The players' characters eventually end up calling the shots in a reestablished Solar Deliberative remade in their image, defending their people and Creation from all who oppose them. This style can emphasize rebuilding and restoration of society from the tragic mess of things made by the Dragon-Blooded, or it could focus solely on the long, hard road to seizing the Imperial Manse. Look to the anime Escaflowne or the novel Dune for inspiration.

Default setting: Fighting armies, geopolitics, nation-building.

The default game space is one where the current ruleset is actively detrimental, because it pushes people to think that empires are some sort of mass held together by single load bearing bosses who you beat in single duels and you can solve any problem by punching the bad guys in the face and the only people who ever matter are adventurers and others of their ilk-something, let's remind you, that Exalted was explicitly repudiating. All games have a One True Way that they're supposed to be played, as the designer intends.

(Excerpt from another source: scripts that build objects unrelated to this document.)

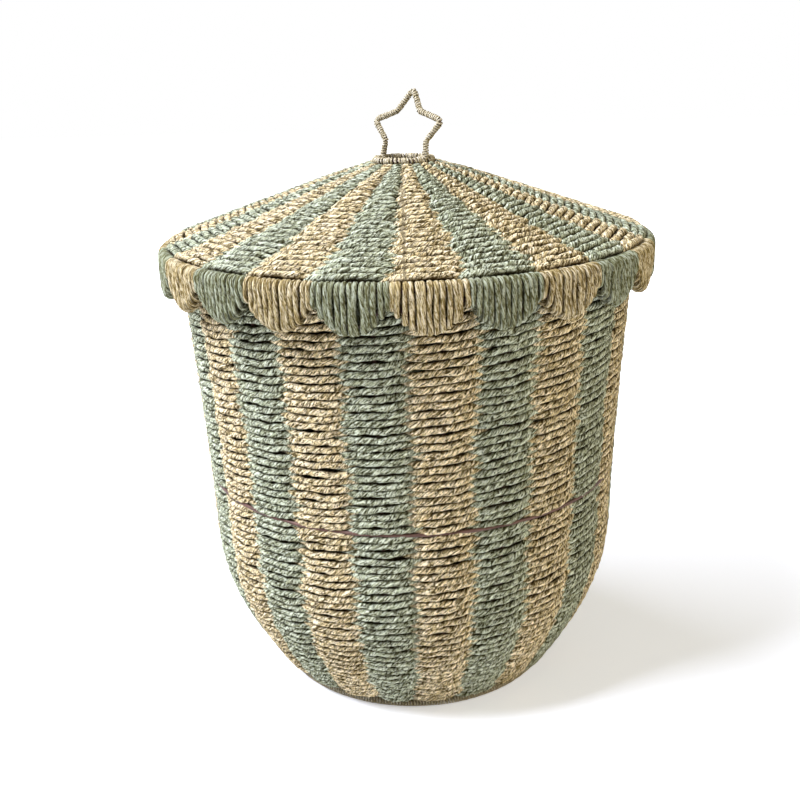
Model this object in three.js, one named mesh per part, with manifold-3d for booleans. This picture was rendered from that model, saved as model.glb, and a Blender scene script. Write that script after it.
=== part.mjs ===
// A round storage basket with a tent-shaped lid. Twisted paper rope is woven on
// a welded wire frame, and the lid has a wrapped scallop over each rib and a
// wire star as its handle.
// Millimetres, +Z up. The basket stands on z = 0, centred on the Z axis, with
// its front facing -Y.
import * as THREE from 'three';
import { mergeVertices } from 'three/addons/utils/BufferGeometryUtils.js';
import Module from 'manifold-3d';

const wasm = await Module();
wasm.setup();

// Gaps between pieces
const CLEARANCE = 0.3;
const LID_SEAT_GAP = 0.5;
const LID_SKIRT_GAP = 2;

// Ribs: one in the middle of each stripe
const RIB_COUNT = 24;
const BODY_TURN = 7.5;
const LID_TURN = 4.2;

// Outside of the body's weave
const RIM_HEIGHT = 368.4;
const WAIST_RADIUS = 175;
const WAIST_HEIGHT = 130;
const RIM_FLARE = 11.5;
const FLARE_POWER = 1.6;
const BOWL_DRAW = 50.7;
const BOWL_POWER = 1.82;

// Wires of the frame
const RIB_WIRE = 3;
const RIM_WIRE = 4;
const MID_HOOP_WIRE = 3;
const MID_HOOP_HEIGHT = 184;
const BASE_RING_WIRE = 3;
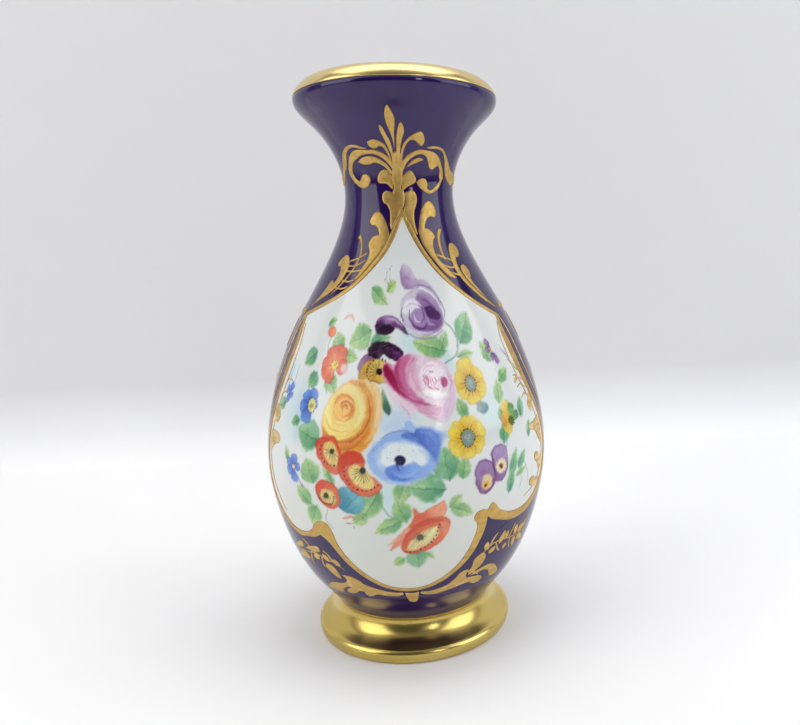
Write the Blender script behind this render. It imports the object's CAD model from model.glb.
# A footed baluster vase in glazed porcelain with gilt scroll work and painted
# enamel bouquets. All lengths below are millimetres unless a name ends in _m.
import math

import bpy
import numpy as np
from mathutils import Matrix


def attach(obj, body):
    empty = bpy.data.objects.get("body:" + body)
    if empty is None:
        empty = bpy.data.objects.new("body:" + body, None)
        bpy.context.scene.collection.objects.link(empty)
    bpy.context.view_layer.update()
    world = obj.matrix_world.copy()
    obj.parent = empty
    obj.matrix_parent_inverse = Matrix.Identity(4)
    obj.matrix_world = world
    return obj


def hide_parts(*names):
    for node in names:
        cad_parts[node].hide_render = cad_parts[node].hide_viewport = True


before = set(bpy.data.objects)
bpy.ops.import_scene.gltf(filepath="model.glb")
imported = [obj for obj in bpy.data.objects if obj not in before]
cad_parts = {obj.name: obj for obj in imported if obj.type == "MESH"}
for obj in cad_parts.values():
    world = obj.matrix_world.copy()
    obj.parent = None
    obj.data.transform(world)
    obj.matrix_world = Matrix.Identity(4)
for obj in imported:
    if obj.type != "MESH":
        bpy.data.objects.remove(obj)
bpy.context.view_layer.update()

MM = 0.001
RNG = np.random.default_rng(20417)

# ---------------------------------------------------------------------------
# Profiles: cubic B-splines, the same ones as the CAD model's
# ---------------------------------------------------------------------------
# Outer glaze line from the foot joint to the gold of the rim, as cubic
# B-spline poles: radius, height, and the outward normal used for offsets.
WALL = [
    (29.17, 13.0, 0.8135, -0.5815), (32.029, 17.0, 0.7864, -0.6177),
    (37.342, 23.0, 0.7958, -0.6056), (42.31, 31.0, 0.8898, -0.4564),
    (46.576, 41.0, 0.9442, -0.3293), (49.983, 53.0, 0.9785, -0.2065),
    (51.851, 66.0, 0.999, -0.0437), (51.164, 80.0, 0.9906, 0.1368),
    (47.984, 94.0, 0.9616, 0.2746), (43.168, 108.0, 0.9211, 0.3893),
    (36.572, 121.0, 0.876, 0.4823), (29.402, 133.0, 0.8716, 0.4902),
    (23.636, 144.0, 0.9121, 0.4099), (19.964, 154.0, 0.973, 0.2307),
    (19.012, 163.5, 0.9988, -0.0485), (20.838, 172.0, 0.9455, -0.3257),
    (24.524, 179.5, 0.8423, -0.539), (29.797, 186.0, 0.7019, -0.7123),
    (35.652, 190.682, 0.8086, -0.5883), (35.932, 193.36, 0.9999, -0.0163),
    (35.756, 194.217, 0.9796, 0.2008)]
WALL_KNOTS = [0, 1, 2, 3, 4, 5, 6, 7, 8, 9, 10, 11, 12, 13, 14, 15, 16, 17, 17.50375]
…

The idea that "there's no such thing as badwrongfun" isn't saying that there's no one true way and your vision of what a game's about is equally valid-it's saying that there is nothing morally wrong about playing a game in a way the designers did not intend. That does not mean that "the mechanics do not actually support the default style of gameplay at all" is an illegitimate criticism, and saying "well in my Creation" doesn't inure the designers from criticism. I am not saying you are wrong for playing Exalted in whatever way you like. I am saying that Exalted's ruleset fails to support its intended scale and scope of playing to a ridiculous degree and would be best served being refocused on that intended scope and scale.